Quand les partenaires représentent chacun. e un idéal, c’est encore compréhensible. Par exemple: aimer d’amour platonique une personne et en désirer sexuellement une autre, comme Baudelaire avec Jeanne Duval, sa muse érotique et Madame Sabatier, la femme idéalisée. Mais quand il n’y a aucune barrière entre les partenaires dans le cadre du polyamour, que tout le monde aime et désire tout le monde! Je me rappelle l’exemple de cette femme trahie qui va tomber amoureuse de sa rivale et accepter de s’aimer à trois pour garder son mari, dans le cadre d’un témoignage à la télé française.

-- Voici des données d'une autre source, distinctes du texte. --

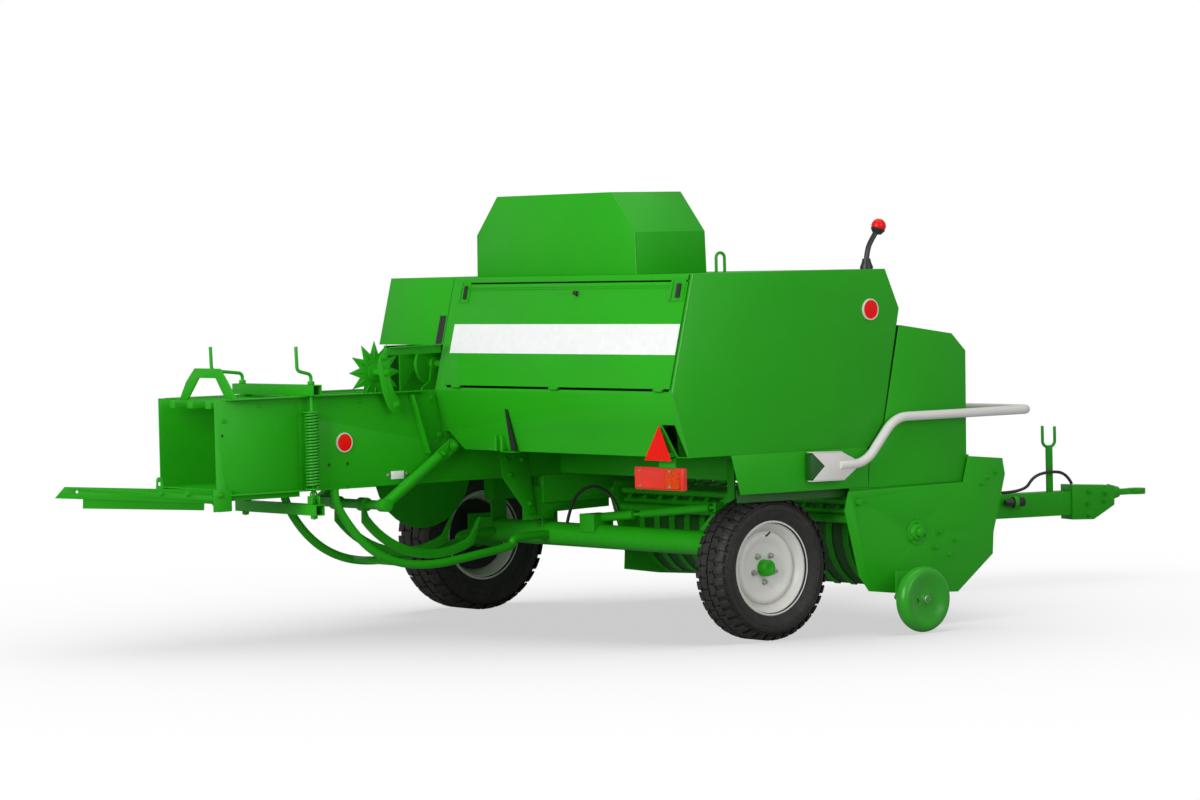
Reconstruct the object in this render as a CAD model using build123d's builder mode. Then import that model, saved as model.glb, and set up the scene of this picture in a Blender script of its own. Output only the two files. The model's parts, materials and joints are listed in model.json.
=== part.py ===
"""Square baler, pulled: chamber, pickup, needles, covers, wheels and drawbar as separate pieces.

Millimetres. X points to the machine's right, Y forward to the drawbar, Z up, floor at Z = 0.
The origin is the middle of the machine's outline on the floor.
"""
import os
from math import atan2, cos, degrees, hypot, pi, radians, sin

from build123d import *

# Wheels and axle
axle_y = -515.0             # middle of the right wheel
right_wheel_x = 1060.0
right_tyre_r = 325.0
right_tyre_w = 186.0
right_rim_r = 205.0
left_wheel_x = -1300.0
left_wheel_y = axle_y + 147.0
left_tyre_r = 370.0
left_tyre_w = 260.0
left_rim_r = 212.0
axle_tube_r = 57.0
axle_tube_y = axle_y + 85.0
axle_tube_z = 408.0
spindle_r = 24.0
hub_r = 62.0
lug_depth = 12.0            # tread blocks above the carcass

# Clearances
fit_gap = 6.0               # between moving sheets and what they close
run_gap = 0.05              # of a pin or shaft in its bore
seat_gap = 0.3              # where one piece rests on another

# Bale chamber
chamber_x = -790.0
chamber_w = 460.0           # between the walls
wall_t = 6.0
chamber_rear_y = -2355.0
chamber_front_y = 800.0
chamber_bottom_z = 690.0
chamber_top_z = 1127.0
floor_z = 722.0             # top of the chamber floor
roof_z = 1084.0             # underside of the roof rails
flange_w = 34.0             # turned edges of the side walls
right_wall_x = chamber_x + chamber_w / 2
left_wall_x = chamber_x - chamber_w / 2
inlet_y0 = -376.0           # feed opening in the right wall
inlet_y1 = 150.0
plunger_len = 400.0
plunger_face_y = 265.0      # at the front of its stroke

# Covers
cover_right_x = 1200.0
cover_left_x = right_wall_x + wall_t + seat_gap
cover_t = 3.0
cover_top_z = 1651.0
cover_rear_top_y = -989.0
cover_knee = (-1123.0, 1123.0)
cover_low_rear = (-1044.0, 845.0)
cover_low_front = (25.0, 845.0)
cover_lip = (113.0, 951.0)
cover_bulge = (224.0, 1470.0)
cover_top_front = (142.0, cover_top_z)
hood_y0 = -955.0
hood_y1 = -545.0
hood_z = 2023.0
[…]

Le trouple, c’est rarissime. Le polyamour, c’est très compliqué avec la jalousie! Une relation à deux exige déjà beaucoup d’énergie et de temps! Oui, il y a beaucoup d’hommes qui ont du mal à continuer de désirer leur femme lorsqu’elle devient mère. En psychanalyse, cela a été étudié dans le complexe de la madone et de la putain. L’épouse est la mère des enfants chéris, la pourvoyeuse de sécurité, la gardienne du foyer, qu’ils vont idéaliser, quitte à prendre une maîtresse qu’ils pourront psychologiquement désirer comme un objet sexuel. En revanche, la femme mariée, qui prend un amant, va tomber amoureuse de lui et, beaucoup plus fréquemment que l’homme, elle quittera son mari pour suivre son amant. Cela dit, la nouvelle génération en Europe ne pense pas comme nous. Les jeunes sont beaucoup plus décomplexés et on ne sait pas encore ce que ça va donner. D’ailleurs, on se marie de moins en moins.